So far, we have looked for stationarity visually. We have inspected traces to see if they are white-noisy. We have made histograms over subsets of the chain, and traceplots of multiple chains with different starting points. Let us now look at some formal tests.
Gewecke Test: Testing for difference in Means
Let \(H_0\) be the null hypothesis that there is no difference in the means of the distributions from each of the stationary chains. That is
\[H_0 : \mu_{\theta_1} - \mu_{\theta_2} = 0 \implies \mu_{\theta_1 - \theta_2} = 0\]
In other words, the distribution of the difference in chain samples is a 0-mean distribution.
The standard deviation of this distribution is:
\[\sigma_{\theta_1 - \theta_2} = \sqrt{\frac{var(\theta_1)}{n_1} + \frac{var(\theta_2)}{n_2} }\]
Now, assume the usual rejection of \(H_0\) if the p-value is below the 5% limit: that is, if \(H_0\) is correct, there is only a 5% chance of the absolute value of the mean difference being larger than 2 standard deviations (1.96 to be precise). That is:
\[\vert \mu_{\theta_1} - \mu_{\theta_2} \vert < 2 \sigma_{\theta_1 - \theta_2} \]
Gelman-Rubin Test
This test also uses multiple chains. It compares between-chain and within-chain variance. If these are very different we havent converged yet.
Lets assume that we have m chains, each of length n. The sample variance of the \(j\)th chain is:
\[ s_j^2 = \frac{1}{n-1} \sum_i (\theta_{ij} - \mu_{\theta_j})^2\]
Let \(w\) be the mean of the within-chain variances. Then:
\[w = \frac{1}{m} \sum_j s_j^2\]
Note that we expect the within-chain variances to be all equal asymptotically as \(n \to \infty\) as we have then reached stationarity.
Let \(\mu\) be the mean of the chain means:
\[\mu = \frac{1}{m} \sum_j \mu_{\theta_j}\]
The between chain variance can then be written as:
\[B = \frac{n}{m-1}\sum_j (\mu_{\theta_j} - \mu)^2\]
This is the variance of the chain means multiplied by the number of samples in each chain.
We use the weighted average of these two to estimate the variance of the stationary distribution:
\[\hat{Var}(\theta) = (1 - \frac{1}{n})w + \frac{1}{n} B\]
Since the starting points of our chains are likely not from the stationary distribution, this overestimates our variance, but is unbiased under stationarity.
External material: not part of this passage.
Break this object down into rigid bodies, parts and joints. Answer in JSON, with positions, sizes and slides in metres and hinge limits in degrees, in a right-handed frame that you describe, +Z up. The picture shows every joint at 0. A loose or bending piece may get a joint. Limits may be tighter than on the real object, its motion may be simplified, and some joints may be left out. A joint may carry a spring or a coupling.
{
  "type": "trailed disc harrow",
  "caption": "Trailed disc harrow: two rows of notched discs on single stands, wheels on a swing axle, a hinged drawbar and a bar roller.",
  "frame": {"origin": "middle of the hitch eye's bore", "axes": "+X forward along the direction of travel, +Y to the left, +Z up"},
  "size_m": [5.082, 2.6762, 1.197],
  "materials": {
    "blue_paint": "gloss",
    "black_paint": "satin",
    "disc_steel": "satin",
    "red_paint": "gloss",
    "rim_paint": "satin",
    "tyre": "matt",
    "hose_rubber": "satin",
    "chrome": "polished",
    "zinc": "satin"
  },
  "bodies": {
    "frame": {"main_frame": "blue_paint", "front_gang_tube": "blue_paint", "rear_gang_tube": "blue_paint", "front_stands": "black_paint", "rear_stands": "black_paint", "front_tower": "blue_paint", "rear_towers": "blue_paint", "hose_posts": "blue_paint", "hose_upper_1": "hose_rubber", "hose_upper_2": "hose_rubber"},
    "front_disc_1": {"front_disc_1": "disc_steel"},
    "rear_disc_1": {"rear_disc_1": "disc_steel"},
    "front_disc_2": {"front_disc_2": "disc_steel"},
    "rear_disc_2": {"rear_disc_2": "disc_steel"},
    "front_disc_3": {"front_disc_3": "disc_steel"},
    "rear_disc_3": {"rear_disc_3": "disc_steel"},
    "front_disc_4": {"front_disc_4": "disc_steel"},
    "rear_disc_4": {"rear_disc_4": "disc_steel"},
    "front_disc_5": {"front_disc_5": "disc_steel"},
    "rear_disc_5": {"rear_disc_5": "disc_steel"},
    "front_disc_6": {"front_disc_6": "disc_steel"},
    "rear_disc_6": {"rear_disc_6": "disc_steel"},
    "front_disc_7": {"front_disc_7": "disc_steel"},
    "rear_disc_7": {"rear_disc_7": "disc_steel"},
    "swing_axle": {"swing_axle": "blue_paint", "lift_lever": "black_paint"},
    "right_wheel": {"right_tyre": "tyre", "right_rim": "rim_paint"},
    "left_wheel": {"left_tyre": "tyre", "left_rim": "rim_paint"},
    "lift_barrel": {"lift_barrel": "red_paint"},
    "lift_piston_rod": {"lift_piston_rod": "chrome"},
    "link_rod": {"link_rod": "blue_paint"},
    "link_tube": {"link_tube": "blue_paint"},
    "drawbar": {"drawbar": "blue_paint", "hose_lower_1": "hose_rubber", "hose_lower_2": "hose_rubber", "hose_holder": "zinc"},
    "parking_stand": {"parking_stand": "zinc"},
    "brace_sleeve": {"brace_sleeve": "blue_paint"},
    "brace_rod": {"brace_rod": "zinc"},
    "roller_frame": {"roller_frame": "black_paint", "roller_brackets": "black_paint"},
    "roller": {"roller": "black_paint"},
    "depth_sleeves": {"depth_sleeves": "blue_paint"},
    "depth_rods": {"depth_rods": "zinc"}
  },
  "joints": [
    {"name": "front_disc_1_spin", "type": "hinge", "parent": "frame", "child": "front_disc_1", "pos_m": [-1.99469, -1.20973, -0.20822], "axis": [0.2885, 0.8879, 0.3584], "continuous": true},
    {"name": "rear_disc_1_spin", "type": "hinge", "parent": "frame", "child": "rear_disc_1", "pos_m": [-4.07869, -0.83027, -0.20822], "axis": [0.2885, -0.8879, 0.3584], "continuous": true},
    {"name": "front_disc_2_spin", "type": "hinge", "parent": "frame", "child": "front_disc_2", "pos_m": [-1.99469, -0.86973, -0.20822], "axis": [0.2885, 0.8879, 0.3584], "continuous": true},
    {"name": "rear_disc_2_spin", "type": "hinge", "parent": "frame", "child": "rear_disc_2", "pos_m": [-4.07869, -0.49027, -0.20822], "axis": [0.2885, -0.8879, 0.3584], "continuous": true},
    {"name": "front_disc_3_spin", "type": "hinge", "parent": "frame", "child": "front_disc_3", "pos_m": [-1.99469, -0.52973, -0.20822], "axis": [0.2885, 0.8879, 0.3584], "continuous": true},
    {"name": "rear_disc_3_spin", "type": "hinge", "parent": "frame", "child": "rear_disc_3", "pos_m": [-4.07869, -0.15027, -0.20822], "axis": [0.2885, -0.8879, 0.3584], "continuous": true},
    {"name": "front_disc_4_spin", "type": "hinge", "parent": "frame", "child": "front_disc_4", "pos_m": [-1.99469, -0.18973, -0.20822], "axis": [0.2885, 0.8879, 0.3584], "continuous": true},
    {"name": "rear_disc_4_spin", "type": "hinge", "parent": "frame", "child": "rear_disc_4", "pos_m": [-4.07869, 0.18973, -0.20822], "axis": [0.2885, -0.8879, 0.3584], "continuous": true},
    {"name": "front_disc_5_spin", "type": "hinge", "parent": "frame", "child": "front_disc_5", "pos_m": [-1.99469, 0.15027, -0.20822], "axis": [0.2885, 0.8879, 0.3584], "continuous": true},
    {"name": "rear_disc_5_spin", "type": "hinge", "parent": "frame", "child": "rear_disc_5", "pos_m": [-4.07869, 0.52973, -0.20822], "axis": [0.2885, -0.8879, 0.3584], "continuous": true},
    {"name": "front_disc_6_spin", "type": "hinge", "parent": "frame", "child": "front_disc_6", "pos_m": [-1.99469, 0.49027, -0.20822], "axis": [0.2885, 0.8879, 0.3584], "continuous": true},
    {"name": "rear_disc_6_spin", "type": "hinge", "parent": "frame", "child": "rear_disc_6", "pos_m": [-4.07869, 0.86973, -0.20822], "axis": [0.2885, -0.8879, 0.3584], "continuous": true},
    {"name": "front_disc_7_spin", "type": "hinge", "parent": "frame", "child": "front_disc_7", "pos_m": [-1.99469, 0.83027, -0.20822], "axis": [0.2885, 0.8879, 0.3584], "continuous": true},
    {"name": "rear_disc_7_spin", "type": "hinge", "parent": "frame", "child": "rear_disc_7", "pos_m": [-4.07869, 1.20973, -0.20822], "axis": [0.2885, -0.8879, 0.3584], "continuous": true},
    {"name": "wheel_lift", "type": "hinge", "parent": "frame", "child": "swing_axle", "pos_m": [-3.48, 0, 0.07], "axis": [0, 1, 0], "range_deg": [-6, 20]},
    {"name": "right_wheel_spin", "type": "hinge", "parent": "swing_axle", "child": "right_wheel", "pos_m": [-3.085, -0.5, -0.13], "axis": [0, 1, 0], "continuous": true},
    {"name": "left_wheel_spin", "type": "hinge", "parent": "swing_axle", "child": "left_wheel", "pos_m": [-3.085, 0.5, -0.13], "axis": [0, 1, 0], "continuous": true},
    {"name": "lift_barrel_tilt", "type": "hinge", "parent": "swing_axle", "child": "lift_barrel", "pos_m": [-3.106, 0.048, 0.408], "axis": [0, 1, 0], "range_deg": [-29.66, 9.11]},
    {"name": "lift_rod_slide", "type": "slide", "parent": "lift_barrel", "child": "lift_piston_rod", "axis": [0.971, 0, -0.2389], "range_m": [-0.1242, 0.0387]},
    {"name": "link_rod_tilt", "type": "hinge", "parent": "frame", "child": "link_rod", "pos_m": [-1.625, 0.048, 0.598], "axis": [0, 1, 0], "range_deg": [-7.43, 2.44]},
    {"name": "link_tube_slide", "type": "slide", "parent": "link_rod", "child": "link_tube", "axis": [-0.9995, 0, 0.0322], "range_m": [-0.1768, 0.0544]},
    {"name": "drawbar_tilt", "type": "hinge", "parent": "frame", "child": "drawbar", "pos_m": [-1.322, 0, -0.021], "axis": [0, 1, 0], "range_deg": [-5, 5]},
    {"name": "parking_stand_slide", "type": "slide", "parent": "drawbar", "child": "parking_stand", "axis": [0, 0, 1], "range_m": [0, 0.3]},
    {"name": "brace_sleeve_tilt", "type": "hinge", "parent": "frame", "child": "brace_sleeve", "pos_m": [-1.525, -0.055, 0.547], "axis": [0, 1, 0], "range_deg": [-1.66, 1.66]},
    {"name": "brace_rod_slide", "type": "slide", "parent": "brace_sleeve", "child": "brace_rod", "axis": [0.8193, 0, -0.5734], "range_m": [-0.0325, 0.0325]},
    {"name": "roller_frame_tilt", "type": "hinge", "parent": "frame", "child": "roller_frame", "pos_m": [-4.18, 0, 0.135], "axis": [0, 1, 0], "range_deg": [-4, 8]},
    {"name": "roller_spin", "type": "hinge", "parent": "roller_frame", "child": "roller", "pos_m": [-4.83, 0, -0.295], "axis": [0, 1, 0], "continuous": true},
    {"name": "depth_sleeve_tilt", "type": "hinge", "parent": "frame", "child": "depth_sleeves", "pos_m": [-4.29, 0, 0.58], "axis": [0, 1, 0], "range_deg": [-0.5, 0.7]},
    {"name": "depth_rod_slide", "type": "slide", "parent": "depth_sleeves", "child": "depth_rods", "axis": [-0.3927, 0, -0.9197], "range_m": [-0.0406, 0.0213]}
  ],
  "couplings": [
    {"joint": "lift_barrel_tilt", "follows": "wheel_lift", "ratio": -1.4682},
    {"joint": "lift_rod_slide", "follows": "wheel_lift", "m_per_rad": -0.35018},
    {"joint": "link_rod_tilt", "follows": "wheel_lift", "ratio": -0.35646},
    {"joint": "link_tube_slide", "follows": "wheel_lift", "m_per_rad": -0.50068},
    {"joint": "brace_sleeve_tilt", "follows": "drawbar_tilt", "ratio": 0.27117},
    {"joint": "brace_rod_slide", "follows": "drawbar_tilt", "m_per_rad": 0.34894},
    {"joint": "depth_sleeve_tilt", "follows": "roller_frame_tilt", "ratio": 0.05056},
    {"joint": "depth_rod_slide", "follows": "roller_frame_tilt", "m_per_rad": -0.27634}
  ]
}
There \(n \to \infty\) and only the first term survives and gives us \(w\).
Lets define the ratio of the estimated distribution variance to the asymptotic one:
\[\hat{R} = \sqrt{\frac{\hat{Var}(\theta)}{w}}\]
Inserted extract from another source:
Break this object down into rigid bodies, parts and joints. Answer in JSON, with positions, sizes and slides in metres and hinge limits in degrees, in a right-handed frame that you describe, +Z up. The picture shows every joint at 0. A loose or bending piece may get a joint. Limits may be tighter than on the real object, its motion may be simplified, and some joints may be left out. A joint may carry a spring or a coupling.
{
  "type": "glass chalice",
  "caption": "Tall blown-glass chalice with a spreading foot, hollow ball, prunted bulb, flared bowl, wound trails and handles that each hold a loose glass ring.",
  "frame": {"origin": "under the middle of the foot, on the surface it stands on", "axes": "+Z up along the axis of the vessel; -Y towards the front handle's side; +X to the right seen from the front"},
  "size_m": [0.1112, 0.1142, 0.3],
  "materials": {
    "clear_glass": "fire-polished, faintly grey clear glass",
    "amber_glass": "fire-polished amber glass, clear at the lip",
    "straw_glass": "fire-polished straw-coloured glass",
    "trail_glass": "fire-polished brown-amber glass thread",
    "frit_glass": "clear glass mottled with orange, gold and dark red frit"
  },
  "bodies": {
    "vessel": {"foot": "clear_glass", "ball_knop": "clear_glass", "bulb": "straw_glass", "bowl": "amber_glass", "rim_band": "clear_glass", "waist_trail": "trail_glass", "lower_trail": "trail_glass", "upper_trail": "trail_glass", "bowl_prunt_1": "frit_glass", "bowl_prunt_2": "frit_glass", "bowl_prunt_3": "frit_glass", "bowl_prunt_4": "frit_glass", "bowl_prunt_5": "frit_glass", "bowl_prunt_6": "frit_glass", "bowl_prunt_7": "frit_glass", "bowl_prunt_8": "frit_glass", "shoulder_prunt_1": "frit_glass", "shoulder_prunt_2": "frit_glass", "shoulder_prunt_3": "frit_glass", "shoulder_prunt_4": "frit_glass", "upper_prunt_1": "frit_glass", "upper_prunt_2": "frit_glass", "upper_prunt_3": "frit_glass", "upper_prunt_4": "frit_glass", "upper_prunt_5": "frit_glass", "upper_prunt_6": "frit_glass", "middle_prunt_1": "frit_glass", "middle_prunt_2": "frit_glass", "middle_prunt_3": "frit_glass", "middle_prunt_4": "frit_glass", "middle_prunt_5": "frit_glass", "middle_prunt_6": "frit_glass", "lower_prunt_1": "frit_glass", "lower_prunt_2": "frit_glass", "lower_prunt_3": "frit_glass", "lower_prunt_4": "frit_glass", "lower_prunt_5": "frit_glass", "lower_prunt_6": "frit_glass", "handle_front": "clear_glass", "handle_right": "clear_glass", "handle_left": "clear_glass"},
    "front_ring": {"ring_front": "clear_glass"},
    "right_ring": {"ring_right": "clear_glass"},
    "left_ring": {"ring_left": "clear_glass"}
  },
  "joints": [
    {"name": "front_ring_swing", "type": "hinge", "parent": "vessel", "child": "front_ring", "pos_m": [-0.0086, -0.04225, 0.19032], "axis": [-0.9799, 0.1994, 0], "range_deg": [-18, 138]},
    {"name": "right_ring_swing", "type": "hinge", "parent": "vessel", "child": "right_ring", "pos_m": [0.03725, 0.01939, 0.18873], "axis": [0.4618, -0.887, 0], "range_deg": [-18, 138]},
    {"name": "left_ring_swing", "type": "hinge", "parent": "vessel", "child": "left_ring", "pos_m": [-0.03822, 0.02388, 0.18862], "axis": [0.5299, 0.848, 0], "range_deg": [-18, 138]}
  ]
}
Stationarity would imply that this value is 1. The departure from stationarity, the overestimation then shows up in a ratio larger than 1.
Autocorrelation and Mixing: Effective Sample size
As we have seen, autocorrelation and stationarity are related but not identical concepts. A large autocorrelation may happen due to strong correlations in parameters (which can be measured), or due to smaller step sizes which are not letting us explore a distribution well. In other words, our mixing is poor. Unidentifiability also typically causes large correlations (and autocorrelations) as two parameters may carry the same information.
The general observation that can be made is that problems in sampling often cause strong autocorrelation, but autocorrelation by itself does not mean that our sampling is wrong. But it is something we should always investigate, and only use our samples if we are convinced that the autocorrelation is benign.
A good measure to have that depends on autocorrelation is effective sample size (ESS). With autocorrelation, the ’iid’ness of our draws decreases. The ESS quantifies how much. The exact derivation involves us going into time series theory, which we do not have the time to do here. Instead we shall just write the result out:
\[n_{eff} = \frac{mn}{1 + 2 \sum_{\Delta t}\rho_{\Delta t}}\]